INFORMATION SHOWN
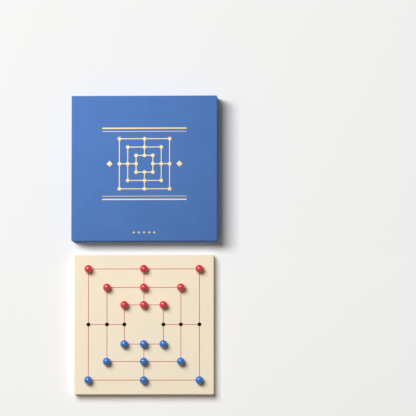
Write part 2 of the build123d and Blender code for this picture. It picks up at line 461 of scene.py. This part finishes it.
def buildLid():
    cloth = lidHigh.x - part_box("lid_greyboard")[1].x
    wall = lidHigh.x - lidLinerHigh.x + cloth
    profile, outsideRows = lidClothProfile(wall, cloth)
    towardsCorner = np.linspace(lid["fineFrom"], 1, 12)
    between = np.linspace(-lid["fineFrom"], lid["fineFrom"], 26)[1:-1]
    stations = np.concatenate([-towardsCorner[::-1], between, towardsCorner])
    points, faces, flat, outward = wrappedSquare(profile, lid["cornerRadius"], stations, 8)
    x, y, z = points[..., 0], points[..., 1], points[..., 2]
    outside = np.arange(len(profile))[:, None] < outsideRows

    # the top is a little uneven: slow waves, faded out towards its edges
    onTop = outside & (z > lidHigh.z - 0.2 * mm)
    inner = 1 - ramp(np.maximum(abs(x), abs(y)), *lid["flatBorder"])
    sink = (waves(points, lid["unevenLength"], 3) + 1.4) * lid["unevenness"] * inner
    points[..., 2] -= np.where(onTop, sink, 0)

    # the tabs under the cloth stand out beside the corners, as far as a slanting line
    onEnds = outside & (abs(outward[:, 1]) > 0.9)[None] & (abs(y) > lidHigh.y - 0.3 * mm)
    fromCorner, fromTop = lidHigh.x - abs(x), lidHigh.z - z
    reach = fromCorner - lid["tabSlant"] * fromTop
    tab = 1 - ramp(reach, lid["tabReach"] - lid["tabFade"], lid["tabReach"])
    tab = tab * ramp(fromCorner, *lid["tabInset"]) * ramp(fromTop, *lid["tabDrop"])
    points[..., 1] -= np.where(onEnds, np.sign(y) * (1 - tab) * lid["tabRise"], 0)
    material = bookClothMaterial("lidBookCloth", [lidHigh.z, lidLow.z], lidHigh.x)
    addPiece("lidCloth", points, faces, material, "lid", ("lid_cloth_wrap",), flat)


# The foil ornament stamped on the lid: the game's own figure between two rules

foil = {
    "colour": (0.88, 0.73, 0.38),
    "shades": (0.86, 1.08),
    "speckScale": 1500,
    "broadScale": 60,
    "centre": (0.4 * mm, 6.0 * mm),
    "height": 0.05 * mm,
    "depth": 0.16 * mm,  # its bars reach this far down, below the uneven cloth
    "soften": 0.02 * mm,
    "figureSizes": (34.5 * mm, 23 * mm, 11.5 * mm),
    "lineWidth": 1.25 * mm,
    "lineDrop": 0.01 * mm,  # lines lie this much lower than their dots
    "lineGap": 0.3 * mm,  # and end this far before the dots' middles
    "dotRadius": 2.5 * mm,
    "dotSoften": 0.03 * mm,
    "ruleHalfLength": 58 * mm,
    "ruleHeights": (49 * mm, 44.6 * mm, -44.6 * mm, -49 * mm),
    "ruleWidths": (1.7 * mm, 0.7 * mm, 0.7 * mm, 1.7 * mm),
    "besidePlace": 48 * mm,  # a diamond at each side of the figure
    "besideSize": 4.2 * mm,
    "footPlaces": (-14 * mm, -7 * mm, 0.0, 7 * mm, 14 * mm),  # and a row of small ones near the front
    "footRow": -88.5 * mm,
    "footSize": 1.7 * mm,
    "diamondSlope": 0.06,  # how much of a diamond its rim's slope takes
}


def foilMaterial():
    # pale gold pigment foil: the cloth's weave prints through as fine breaks and a soft relief
    leaf = newMaterial("paleFoil")
    place = leaf.place()
    x, y = leaf.parts(place)[:2]
    turn = math.pi / bookCloth["threadPitch"]
    weave = abs((x * turn).sine() * (y * turn).sine())
    speck = leaf.noise(place, foil["speckScale"], 3, 0.6)
    broad = leaf.noise(place, foil["broadScale"])
    tone = (weave * 0.3 + speck * 0.5 + broad * 0.4).rise(0.2, 1.0)
    return leaf.finish(
        Base_Color=leaf.tinted(foil["colour"], tone, foil["shades"]),
        Roughness=0.45 + speck * 0.12, Metallic=0.1, Specular_IOR_Level=0.3,
        Normal=leaf.relief(weave, 0.02 * mm, 0.6))


def plates(centres, radius, low, high, inset, drop, segments):
    # discs turned about each centre, the upper rim cut by inset and drop; with four segments, diamonds
    profile = [(0, high), (radius - inset, high), (radius, high - drop), (radius, low), (0, low)]
    return turned(np.array(profile), centres, segments)


def diamonds(centres, size, low, high):
    return plates(centres, size, low, high, foil["diamondSlope"] * size, foil["soften"], 4)


def buildFoil():
    low, high = lidHigh.z - foil["depth"], lidHigh.z + foil["height"]
    centre = np.array(foil["centre"])
    starts, ends = millLines(foil["figureSizes"], foil["lineGap"])
    dots = millPoints(foil["figureSizes"]) + centre
    shapes = [
        strips(starts + centre, ends + centre, foil["lineWidth"], low, high - foil["lineDrop"],
               foil["soften"]),
        plates(dots, foil["dotRadius"], low, high, foil["dotSoften"], foil["dotSoften"], 28),
    ]
    reach = foil["ruleHalfLength"]
    for rise, width in zip(foil["ruleHeights"], foil["ruleWidths"]):
        left, right = centre + [[-reach, rise]], centre + [[reach, rise]]
        shapes.append(strips(left, right, width, low, high, foil["soften"]))
    beside = centre + np.array([[-1, 0], [1, 0]]) * foil["besidePlace"]
    foot = np.array([(place, foil["footRow"]) for place in foil["footPlaces"]])
    shapes.append(diamonds(beside, foil["besideSize"], low, high))
    shapes.append(diamonds(foot, foil["footSize"], low, high))
    points, faces = joinShapes(*shapes)
    addPiece("lidFoilFigure", points, faces, foilMaterial(), "lid", smoothAngle=30)


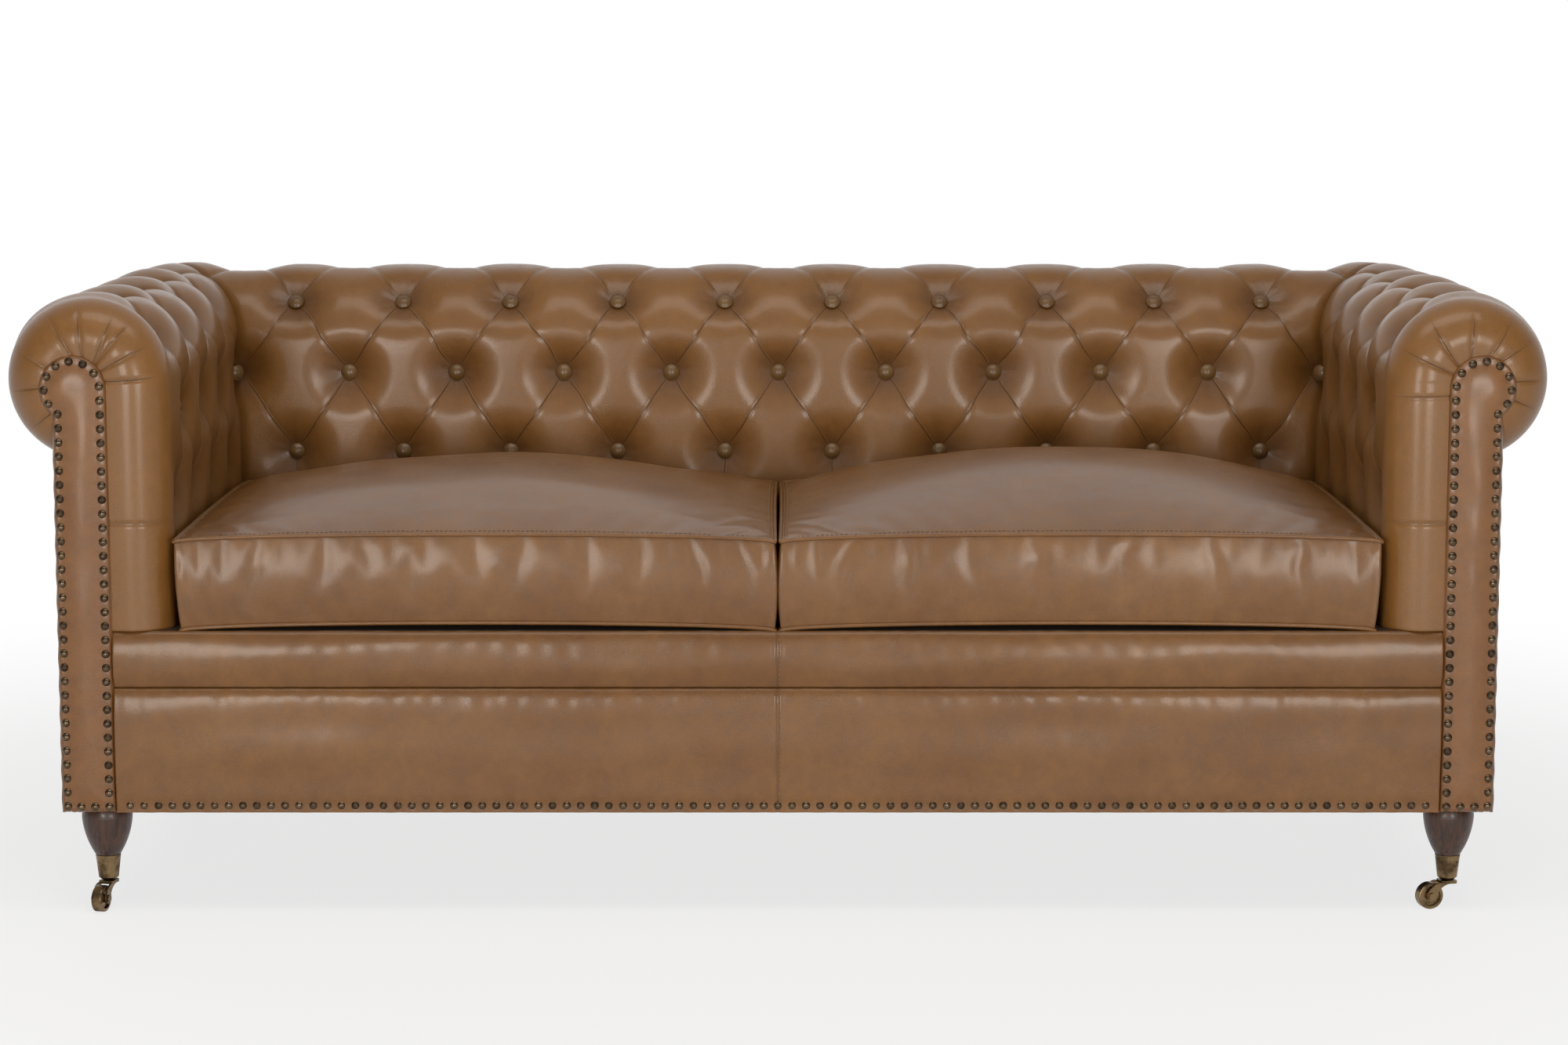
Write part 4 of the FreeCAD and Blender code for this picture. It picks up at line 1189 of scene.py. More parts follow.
@dataclass(frozen=True)
class StitchRow:
    """A row of short thread stitches that lie on leather."""

    name: str
    body: str
    pitch: float = 0.0062
    length: float = 0.0042
    radius: float = 0.00050
    sides: int = 6
    profile: tuple[tuple[float, float, float], ...] = (
        (-0.5, 0.30, -0.8), (-0.38, 1.0, 0.25), (0.0, 1.15, 0.55), (0.38, 1.0, 0.25), (0.5, 0.30, -0.8))

    def build(self, path: Array, out: Array, closed: bool = False) -> bpy.types.Object:
        """Builds the stitches.

        Args:
            path: Points along the row, on the leather.
            out: The leather's outward direction at each point.
            closed: Whether the row joins its own start.

        Returns:
            One piece with all of the row's stitches.
        """
        before, after, share = resample(path, self.pitch, closed)
        share = share[:, None]
        centre = path[before] * (1.0 - share) + path[after] * share
        lift = out[before] * (1.0 - share) + out[after] * share
        along = path[after] - path[before]
        along /= np.linalg.norm(along, axis=1, keepdims=True)
        lift -= along * np.sum(lift * along, axis=1, keepdims=True)
        lift /= np.linalg.norm(lift, axis=1, keepdims=True)
        aside = np.cross(along, lift)
        turns = np.linspace(0.0, 2.0 * math.pi, self.sides, endpoint=False)
        points = []
        for place, swell, rise in self.profile:
            middle = centre + along * place * self.length + lift * rise * self.radius
            for turn in turns:
                ring = aside * math.cos(turn) + lift * math.sin(turn)
                points.append(middle + ring * swell * self.radius)
        stacked = np.stack(points, axis=1).reshape(-1, 3)
        block = len(self.profile) * self.sides
        faces = []
        for stitch in range(len(centre)):
            for face in tube_faces(len(self.profile), self.sides, False):
                faces.append(tuple(index + stitch * block for index in face))
        return mesh_piece(self.name, stacked, faces, self.body)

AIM
Look through the records and gather each line with the word "picks".

COMPLETE OUTPUT
Write part 2 of the build123d and Blender code for this picture. It picks up at line 461 of scene.py. This part finishes it.
Write part 4 of the FreeCAD and Blender code for this picture. It picks up at line 1189 of scene.py. More parts follow.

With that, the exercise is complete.